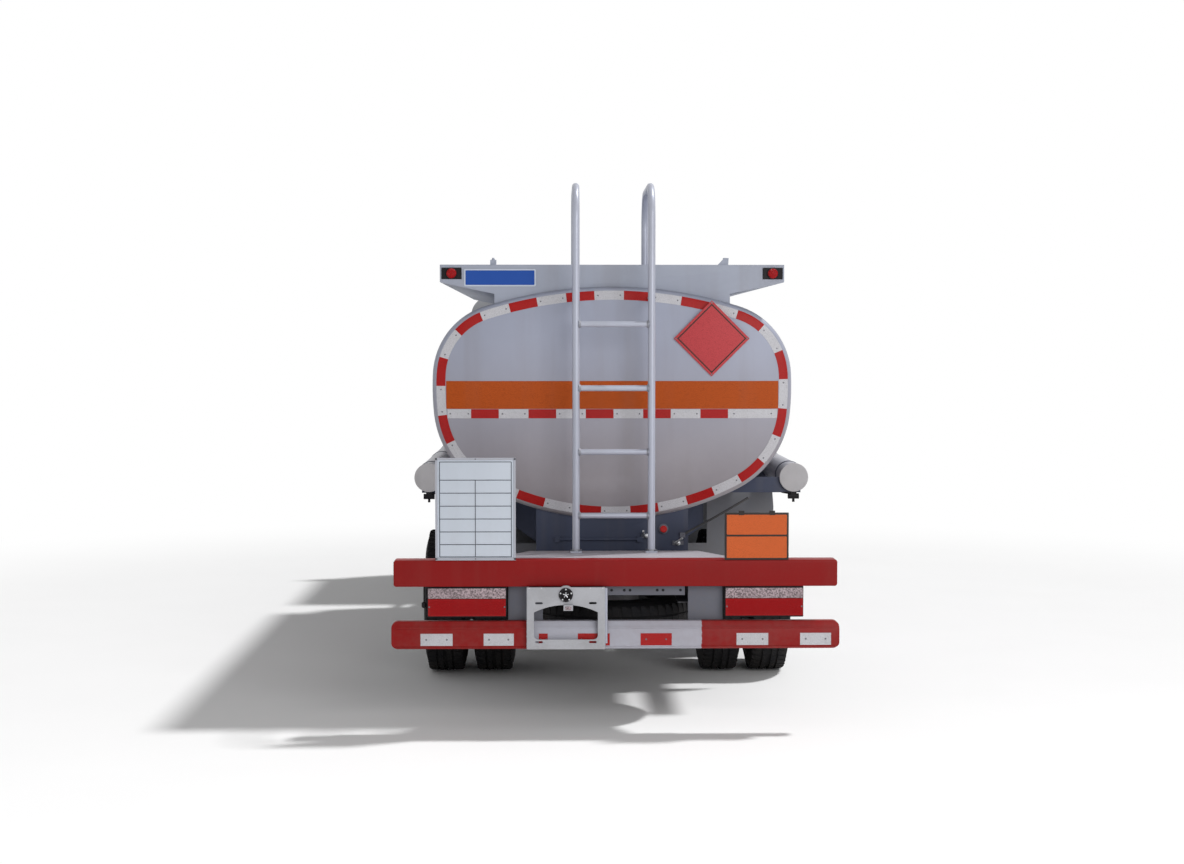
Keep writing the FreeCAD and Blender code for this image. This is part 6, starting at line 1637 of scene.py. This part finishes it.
    def orange_fields(self) -> None:
        """Two blank orange fields in a black frame with clips on top."""
        form = Form()
        low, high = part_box("orange_panel")
        y = low.y
        edge, middle = 0.010, 1.011
        spans = ((low.z + edge, middle - 0.005), (middle + 0.005, high.z - edge))
        for z0, z1 in spans:
            outline = rounded((low.x + edge, z0), (high.x - edge, z1), 0.004, 3)
            form.slab(outline, Way.Y, y - 0.0016, y + 0.0005, SIGN_ORANGE, 0.0004)
        for x in (low.x + 0.085, high.x - 0.085):
            form.block((x - 0.014, y - 0.003, high.z - 0.012), (x + 0.014, y + 0.012, high.z + 0.010),
                       SIGN_BLACK, 0.002)
        form.piece("orange_fields", "chassis", "sign_orange")

    def diamond_border(self) -> None:
        """A thin dark line inside the edge of the blank diamond."""
        form = Form()
        low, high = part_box("hazard_plate")
        x, z = (low.x + high.x) / 2, (low.z + high.z) / 2
        reach = (high.x - low.x) / 2
        y = low.y
        outer, inner = reach - 0.018, reach - 0.027
        corners = ((0, 1), (1, 0), (0, -1), (-1, 0))
        for one, two in zip(corners, corners[1:] + corners[:1]):
            turns = ((one, outer), (two, outer), (two, inner), (one, inner))
            outline = [(x + corner[0] * size, z + corner[1] * size) for corner, size in turns]
            form.slab(outline, Way.Y, y - 0.0007, y + 0.0003, SIGN_BLACK)
        form.piece("diamond_line", "chassis", "sign_orange")
        rivets = Fasteners(0.005, 0.0022)
        for ax, az in corners:
            rivets.add((x + ax * (reach - 0.012), y, z + az * (reach - 0.012)), TO_REAR)
        rivets.piece("diamond_rivets", "chassis", "sign_orange")

    def blue_plate(self) -> None:
        """The blank blue plate with a pale border on the walkway's end, and two small lugs above it."""
        form = Form()
        low, high, y = self.blue_low, self.blue_high, self.end_face
        form.slab(rounded(low, high, 0.006, 4), Way.Y, y - 0.0030, y + 0.001, SIGN_WHITE, 0.0006)
        inner = rounded((low[0] + 0.007, low[1] + 0.007), (high[0] - 0.007, high[1] - 0.007), 0.004, 4)
        form.slab(inner, Way.Y, y - 0.0038, y - 0.0025, SIGN_BLUE)
        form.piece("blue_plate", "chassis", "walk_skin")
        extra = Form()
        extra.block((-0.6625, -2.852, 2.412), (-0.6295, -2.824, 2.446), WALK, 0.003)
        extra.lathe([(0.0, 0.009), (0.005, 0.009), (0.007, 0.006), (0.012, 0.006)],
                    (-0.646, -2.838, 2.4455), Way.Z, WALK, 16)
        outline = [(0.568, 2.414), (0.630, 2.414), (0.633, 2.456), (0.610, 2.458)]
        extra.slab(outline, Way.Y, -2.853, -2.845, WALK, 0.0015)
        extra.block((0.604, -2.852, 2.450), (0.633, -2.822, 2.457), WALK, 0.002)
        extra.piece("walk_end_lugs", "chassis", "walk_skin")

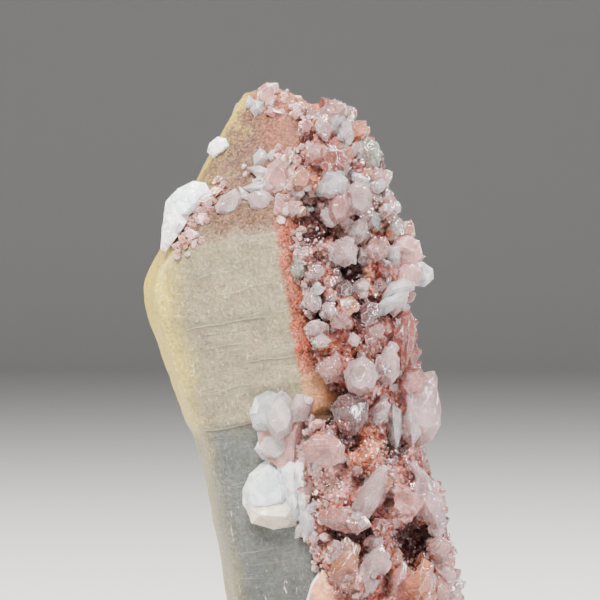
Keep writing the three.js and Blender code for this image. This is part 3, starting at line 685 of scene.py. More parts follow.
def cut_crystal(random, slender):
    """A crystal cut from a block by planes, as points, triangles and which points are on
    its edges. Its radius is about 1, it stands on the origin and is slender times 2 high."""
    shape = bmesh.new()
    bmesh.ops.create_cube(shape, size=10)
    height = 2 * slender
    cuts = []
    turn = random.uniform(0, math.tau)
    for side in range(CRYSTAL_SIDES):
        angle = turn + side * math.tau / CRYSTAL_SIDES
        wall = random.uniform(0.78, 1.0)
        outward = Vector((math.cos(angle), math.sin(angle), random.uniform(-0.02, 0.07)))
        cuts.append((outward.normalized() * wall, outward))
        large = side % 2 == 0
        flat = math.cos(POINT_SLOPE)
        outward = Vector((math.cos(angle) * flat, math.sin(angle) * flat, math.sin(POINT_SLOPE)))
        peak = height * (random.uniform(0.92, 1.05) if large else random.uniform(1.04, 1.28))
        cuts.append((Vector((0, 0, peak)), outward))
        foot = Vector((math.cos(angle) * 0.8, math.sin(angle) * 0.8, -0.6))
        cuts.append((Vector((0, 0, -random.uniform(0.5, 0.9))), foot))
    for place, outward in cuts:
        everything = shape.verts[:] + shape.edges[:] + shape.faces[:]
        cut = bmesh.ops.bisect_plane(
            shape, geom=everything, plane_co=place, plane_no=outward, clear_outer=True,
        )
        rim = [item for item in cut["geom_cut"] if isinstance(item, bmesh.types.BMEdge)]
        if len(rim) >= 3:
            bmesh.ops.contextual_create(shape, geom=rim)
    bmesh.ops.remove_doubles(shape, verts=shape.verts[:], dist=0.03)
    edge_points = len(shape.verts)
    bmesh.ops.poke(shape, faces=shape.faces[:])
    points, faces = points_and_faces(shape)
    return points, faces, np.arange(len(points)) < edge_points


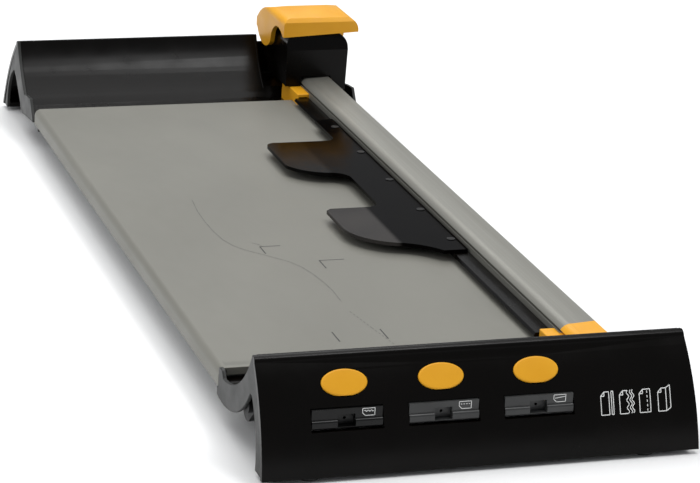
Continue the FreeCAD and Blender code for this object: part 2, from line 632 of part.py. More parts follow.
def rail_bracket(cap, end_y, stub_reach, foot_reach, lobe_reach, seat):
    """Moulded end block: carries on the rail's outline, with a foot and the clamp strip's socket."""
    port_x, port_z = RAIL_PORT
    edge, side = cap["edge"], cap["side"]
    far_y = edge + side * stub_reach
    stub = rail_slice(min(end_y, far_y), max(end_y, far_y))
    foot_x = (RAIL_X[0] - 0.5, MAT_X[0] - 0.6)
    stub = stub.fuse(cap_box(cap, foot_x, (foot_reach, 1.0), (TRAY_FLOOR, RAIL_Z)))
    stub = stub.fuse(cap_box(cap, (RAIL_X[0] + 1.3, foot_x[1]), (foot_reach, abs(end_y - edge)), (0.0, RAIL_Z + 1.0)))
    lobe = cap_box(cap, LOBE_X, lobe_reach, (0.0, 7.0))
    lobe = lobe.makeFillet(0.8, edges_near(lobe, lambda x, y, z: x < LOBE_X[0] + 0.1 and 1 < z < 6))
    lobe = lobe.makeFillet(0.7, edges_near(lobe, lambda x, y, z: z > 6.9 and x < LOBE_X[1] - 0.1))
    lobe = lobe.fuse(cap_box(cap, LOBE_X, (lobe_reach[0], 1.0), (TRAY_FLOOR, 2.0)))
    block = stub.fuse(lobe)
    block = block.cut(cap_box(cap, (PIN_X - 2.9, PIN_X + 2.9), (9.6, lobe_reach[1] - 1), (-0.2, STRIP_Z[1] + 0.4)))
    block = block.cut(rod((PIN_X, edge + side * 5.4, TRAY_FLOOR + 0.8), (0, 0, 1), 2.8, 6.0))
    block = block.cut(rod((PIN_X, edge + side * 5.4, TRAY_FLOOR - 1), (0, 0, 1), 1.5, PIN_L + 1.0))
    for x in BRACKET_SCREW_X:
        block = block.cut(rod((x, edge + side * BRACKET_SCREW_REACH, TRAY_FLOOR - 1), (0, 0, 1), SCREW_HOLE, 7.0))
    seat_y = (edge + side * seat[0], edge + side * seat[1])
    block = block.fuse(box((port_x - 5.4, port_x + 5.4), seat_y, (11.0, 13.2)))
    way = -side
    start = edge + side * (stub_reach + 1.0)
    block = block.cut(rod((port_x, start, port_z), (0, way, 0), SCREW_R + 0.2, 90.0))
    block = block.cut(rod((port_x, start, port_z), (0, way, 0), 3.0, abs(start - end_y) - 8.0))
    return block.removeSplitter()


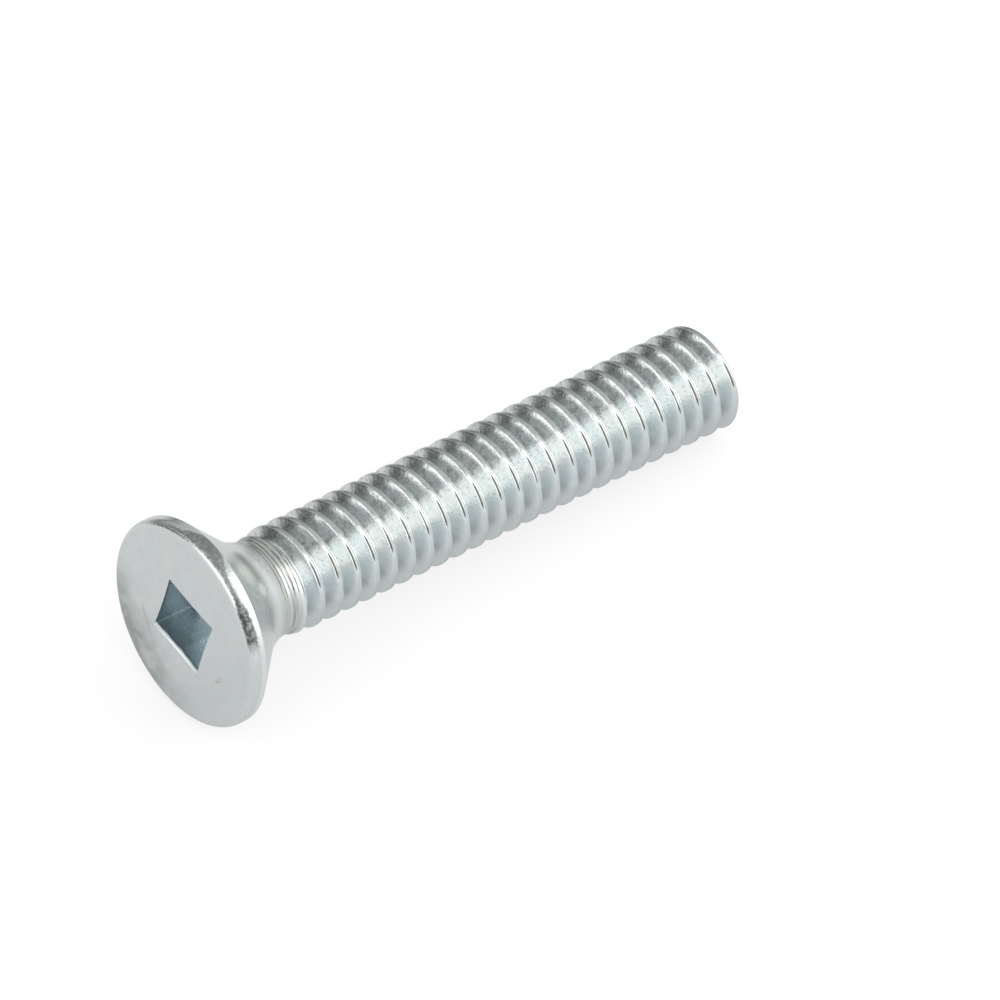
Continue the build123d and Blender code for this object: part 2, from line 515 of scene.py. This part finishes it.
# the screw's own coordinates in mm, from the object's
coord = T.node("ShaderNodeTexCoord")
turned = T.node("ShaderNodeMapping", vector_type="POINT")
basis = Matrix((AXIS, ZERO, QUARTER))
turned.inputs["Rotation"].default_value = basis.to_euler("XYZ")
turned.inputs["Scale"].default_value = (1000, 1000, 1000)
turned.inputs["Location"].default_value = -(basis @ FACE_CENTRE)
T.l.new(coord.outputs["Object"], turned.inputs["Vector"])
P = turned.outputs[0]
sep = T.node("ShaderNodeSeparateXYZ")
T.l.new(P, sep.inputs[0])
px, pp, pq = sep.outputs
rad = T.math("SQRT", T.add(T.mul(pp, pp), T.mul(pq, pq)))
ang = T.math("ARCTAN2", pq, pp)

# zones
on_face = T.mul(T.step(px, 0.05, 0.16, 1.0, 0.0), T.step(rad, 3.9, 4.1))
in_recess = T.mul(T.mul(T.step(px, 0.10, 0.4), T.step(px, 7.7, 7.9, 1.0, 0.0)), T.step(rad, 5.75, 5.85, 1.0, 0.0))
on_rim = T.mul(T.step(px, 0.02, 0.15), T.step(px, 1.9, 2.15, 1.0, 0.0))
on_rim = T.mul(on_rim, T.step(rad, 11.6, 11.9))
on_shank = T.step(px, 11.0, 12.4)
on_neck = T.mul(T.step(px, 1.9, 2.4), T.step(px, 9.6, 10.4, 1.0, 0.0))
on_end = T.mul(T.step(px, 75.92, 76.02), T.step(rad, 6.26, 6.32, 1.0, 0.0))
off_end = T.math("SUBTRACT", 1.0, on_end)

# colour: a bluish zinc with faint straw and violet clouds from the clear finish
cloud1 = T.noise(P, 0.33, 3.0, 0.55)
cloud2 = T.noise(P, 0.62, 2.0, 0.5, 0.6)
specks = T.noise(P, 3.2, 4.0, 0.62)
base = T.mix(T.step(cloud1, 0.36, 0.64), (0.588, 0.630, 0.642, 1), (0.616, 0.640, 0.638, 1))
base = T.mix(T.mul(T.step(cloud2, 0.52, 0.70), 0.45), base, (0.612, 0.614, 0.650, 1))
# dull olive freckles in the thread, where the finish is thin, fewer on the lower side; the lower side is tinted a
# lighter blue as a painted reflection of the floor
upper = T.mul(T.mul(T.step(ang, -0.30, -0.12, 1.0, 0.0), T.step(ang, -2.2, -1.8)), off_end)
lower = T.mul(T.mul(T.step(ang, 0.28, 0.50), T.step(ang, 2.3, 2.8, 1.0, 0.0)), off_end)
# painted reflection: a lighter blue tint on the lower side of the thread
base = T.mix(T.mul(T.mul(lower, on_shank), 0.6), base, (0.592, 0.648, 0.672, 1))
freckle = T.mul(T.step(specks, 0.54, 0.70), T.add(T.mul(on_shank, T.step(lower, 0.0, 1.0, 0.55, 0.15)), 0.12))
base = T.mix(freckle, base, (0.34, 0.36, 0.34, 1))
# noise stains, darker and mostly along the upper side of the thread; their weighting onto that side is painted shade
stain = T.noise(P, 1.25, 3.0, 0.65, 0.4)
# painted shade: the stains are weighted onto the upper side of the thread
stain_and_upper_shade = T.mul(T.mul(T.step(stain, 0.50, 0.62), T.step(px, 7.5, 10.0)), T.step(upper, 0.0, 1.0, 0.10, 0.62))
base = T.mix(stain_and_upper_shade, base, (0.33, 0.355, 0.34, 1))
# painted shade: two darker bands along the thread, one on the upper side and one on the lower side
high_band = T.mul(T.step(ang, -1.50, -1.25), T.step(ang, -1.02, -0.78, 1.0, 0.0))
low_band = T.mul(T.step(ang, 0.80, 1.05), T.step(ang, 2.3, 2.8, 1.0, 0.0))
painted_shade_bands = T.mul(T.mul(T.add(T.mul(high_band, 0.45), T.mul(low_band, 0.30)), T.step(px, 12.0, 14.0)), off_end)
base = T.mix(painted_shade_bands, base, (0.380, 0.408, 0.408, 1))
# the crests are worn duller; the strength of the darkening is set per side round the screw as painted shade, strongest
# on the upper side, weaker in the middle and on the lower side
crest_u = T.math("SUBTRACT", T.math("DIVIDE", T.math("SUBTRACT", px, FIRST_CREST), PITCH), T.math("DIVIDE", ang, 2 * math.pi))
crest_u = T.mul(T.math("ABSOLUTE", T.math("SUBTRACT", T.math("FRACT", T.add(crest_u, 0.5)), 0.5)), PITCH)
worn = T.mul(T.step(crest_u, T.step(lower, 0.0, 1.0, 0.19, 0.27), T.step(lower, 0.0, 1.0, 0.27, 0.36), 1.0, 0.0), T.step(px, 12.5, 14.5))
worn = T.mul(T.mul(worn, off_end), T.step(rad, 5.6, 5.9))
# painted shade: crest darkening weakened by the angle round the screw
crest_lighter_side = T.mul(T.step(ang, -0.74, -0.58), T.step(ang, -0.08, 0.20, 1.0, 0.0))
crest_wear_and_shade = T.math("SUBTRACT", T.step(crest_lighter_side, 0.0, 1.0, 0.80, 0.45), T.mul(lower, 0.38))
base = T.mix(T.mul(worn, crest_wear_and_shade), base, (0.375, 0.40, 0.396, 1))
# two painted highlights on the cone: near-white spots in the base colour
for x0, at, size in ((4.9, -0.25, 2.10), (6.5, 0.02, 1.0)):
    off = T.math("DIVIDE", T.math("SUBTRACT", px, x0), size)
    turn = T.math("DIVIDE", T.mul(T.math("SUBTRACT", ang, at), rad), size)
    highlight_spot = T.step(T.add(T.mul(off, off), T.mul(turn, turn)), 0.0, 1.3, 1.0, 0.0)
    base = T.mix(T.mul(highlight_spot, 0.95), base, (0.94, 0.96, 0.93, 1))
# the neck is dull where it was turned
dull_neck = T.mul(T.step(px, 8.8, 10.0), T.step(px, 12.0, 13.0, 1.0, 0.0))
base = T.mix(T.mul(dull_neck, 0.68), base, (0.42, 0.44, 0.428, 1))
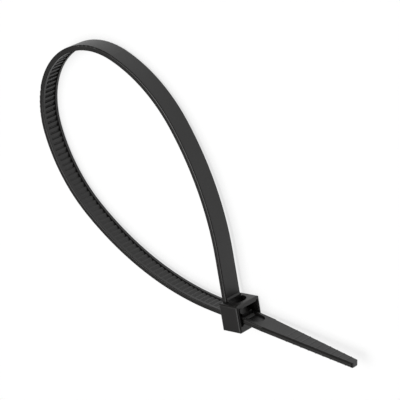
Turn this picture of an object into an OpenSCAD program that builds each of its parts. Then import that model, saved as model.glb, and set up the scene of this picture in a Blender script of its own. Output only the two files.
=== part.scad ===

####

TO BE DONE:
Give back exactly the lines beginning at the one with "Turn this picture" and ending at the final line of the material; both boundary lines belong in it.

RESULT FOR THIS TASK:
Turn this picture of an object into an OpenSCAD program that builds each of its parts. Then import that model, saved as model.glb, and set up the scene of this picture in a Blender script of its own. Output only the two files.
=== part.scad ===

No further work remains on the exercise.